Note: If you are interested in more of my original cocktail recipes, please click this link (Cocktails and Recipes) for more of my mixed drink recipes!
You may (loosely) interpret the scores as follows.
0-25 A spirit with a rating this low would actually kill you.
26-49 Depending upon your fortitude you might actually survive this.
50 -59 You are safe to drink this…but you shouldn’t.
60-69 Substandard swill which you may offer to people you do not want to see again.
70-74 Now we have a fair mixing rum or whisky. Accept this but make sure it is mixed into a cocktail.
75-79 You may begin to serve this to friends, again probably still cocktail territory.
80-84 We begin to enjoy this spirit neat or on the rocks. (I will still primarily mix cocktails)
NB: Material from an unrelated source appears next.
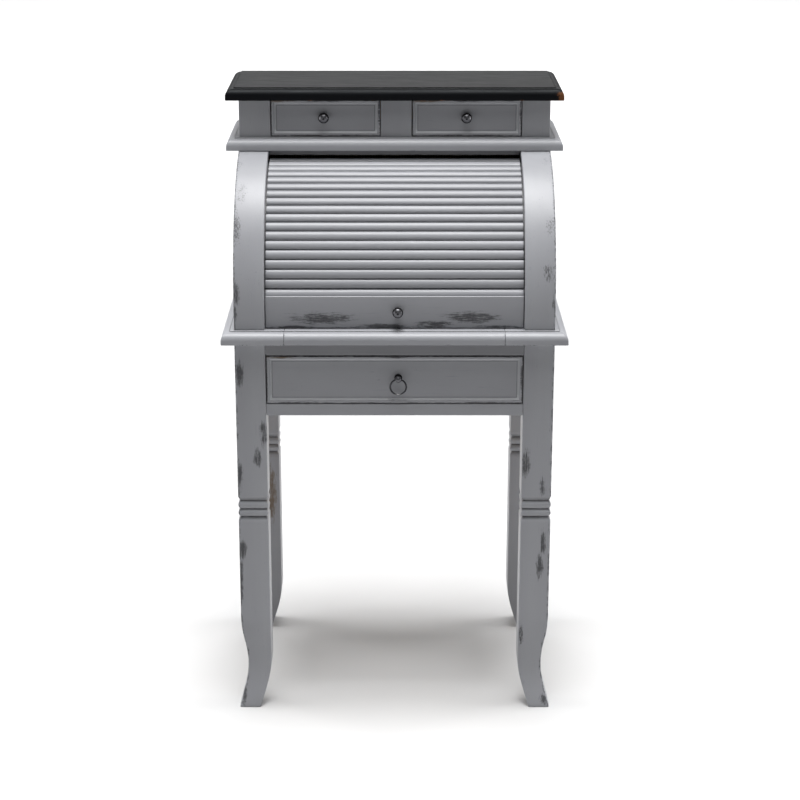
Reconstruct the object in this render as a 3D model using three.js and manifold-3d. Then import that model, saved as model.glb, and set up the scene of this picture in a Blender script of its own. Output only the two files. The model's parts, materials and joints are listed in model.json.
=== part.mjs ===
// Roll top desk: a narrow writing desk on four sabre legs, with one wide drawer and a
// pull-out writing board, a quarter-round tambour hutch above it and two small drawers on top.
// Millimetres, +X to the right, +Y to the back, +Z up. The origin lies on the floor under the
// middle of the desk.
import * as THREE from 'three';
import { mergeVertices } from 'three/addons/utils/BufferGeometryUtils.js';
import Module from 'manifold-3d';

const wasm = await Module();
wasm.setup();

// Driving dimensions. "Setback" is the distance behind the front edge of the writing surface.
const WIDTH = 650;
const DEPTH = 466;
const FRONT = -DEPTH / 2;
const BACK = DEPTH / 2;

const DESK_UNDER = 754;
const DESK_TOP = 778;
const CORNICE_UNDER = 1077.5;
const CORNICE_TOP = 1101;
const TOP_UNDER = 1174;
const TOP_TOP = 1197.5;
const CORNICE_SETBACK = 231;
const TOP_SETBACK = 234;

const MOULD = { flat: 8, inset: 16, step: 1.5 };

const LEG = { outer: 301.5, width: 58, frontSetback: 24, rearBack: 463 };
const FOOT = { waistWidth: 46.5, waistHeight: 90, soleIn: 266, soleOut: 307.5, sabreTop: 190 };
const RINGS = { low: 396, grooves: [402.8, 418.5, 435.5], high: 444, depth: 4 };

const APRON = { low: 609, opening: 632, openingTop: 728, thickness: 22 };
const SIDE_APRON = { outer: 299.5, thickness: 20 };
const RUNNER = { ledge: 30, guide: 9.5, ledgeHeight: 20, guideTop: 655 };

const BOARD = { half: 206.5, length: 330, tongueFrom: 215, tongueOut: 6, clearance: 0.5 };
const DESKTOP_SPLIT = 207;

// The arch's centre line runs along X. Its angles are in degrees, from 0 facing the front.
const ARCH = { y: FRONT + 292, z: 812, outer: 271, inner: 256 };
const BAND = { inner: 243.5, outer: 301 };
const PANEL = 18;
const LINER = { thickness: 12, drop: 10 };
const CANVAS = 245;
const CANVAS_BEND = 160;
const BEND_FROM = 80;
const HUTCH_BACK = 5.5;
const COMPARTMENT_BACK = { from: 404, to: 412, top: 970 };
const VALANCE = { from: 246, to: 256, low: 1067 };

const RAIL = { from: -7.2, faceTo: 6.3, to: 9, face: 262.5, bead: 256.5, beadTop: 248 };
const SLAT = { count: 17, first: 9.2, pitch: 4.203, width: 17.4, edge: 2.5, height: 9 };
const TAMBOUR = { half: 241.5, tongue: 262, knobAngle: 0 };

const CABINET = { half: 300.5, setback: 255, back: 460, stile: 18, wall: 14, backPanel: 7 };
const BAY = { width: 213.5, leftFrom: -240, rightFrom: 33 };

const FRONT_FRAME = { flat: 5.5, slope: 4.5, recess: 4 };
const SMALL_DRAWER = {
  clearance: 1.25, front: 16, short: 8, lift: 1, height: 54, wall: 9, floor: 6, knobZ: 1138,
};
const DESK_DRAWER = {
  clearance: 1.5, front: 20, back: 420, top: 710, wall: 12, bottom: { z0: 643, z1: 648, into: 5 },
};
const KNOB_X = { left: -137, right: 139, tambour: 6 };
const RING_PULL = { x: 7, z: 683, ball: 6.5, out: 11, hole: 3.3, wire: 1.7, radius: 15 };
const GAP = 0.3;

// Finishes
const greyPaint = new THREE.MeshStandardMaterial({ color: 0x85878b, roughness: 0.55 });
const blackPaint = new THREE.MeshStandardMaterial({ color: 0x1c1d20, roughness: 0.35 });
const darkMetal = new THREE.MeshStandardMaterial({ color: 0x35353a, roughness: 0.4, metalness: 0.8 });
const bareWood = new THREE.MeshStandardMaterial({ color: 0xb08a5e, roughness: 0.7 });
const plywood = new THREE.MeshStandardMaterial({ color: 0xc2a274, roughness: 0.75 });

const desk = new THREE.Group();
const radians = THREE.MathUtils.degToRad;
const setback = (distance) => FRONT + distance;

// Solids

function toSolid(geometry) {
  const plain = geometry.index ? geometry.toNonIndexed() : geometry.clone();
  plain.deleteAttribute('normal');
  plain.deleteAttribute('uv');
  const merged = mergeVertices(plain, 1e-4);
  return new wasm.Manifold(new wasm.Mesh({
    numProp: 3,
    vertProperties: merged.attributes.position.array,
    triVerts: Uint32Array.from(merged.index.array),
  }));
}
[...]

85-89 Excellent for sipping or for mixing!
90-94 Definitely a primary sipping spirit, in fact you may want to hoard this for yourself.
95-97.5 The Cream of the Crop
98+ I haven’t met this bottle yet…but I want to.
Very loosely we may put my scores into terms that you may be familiar with on a Gold, Silver, and Bronze medal scale as follows:
70 – 79.5 Bronze Medal (Recommended only as a mixer)
80 – 89.5 Silver Medal (Recommended for sipping and or a high quality mixer)
90 – 95 Gold Medal (Highly recommended for sipping and for sublime cocktails.)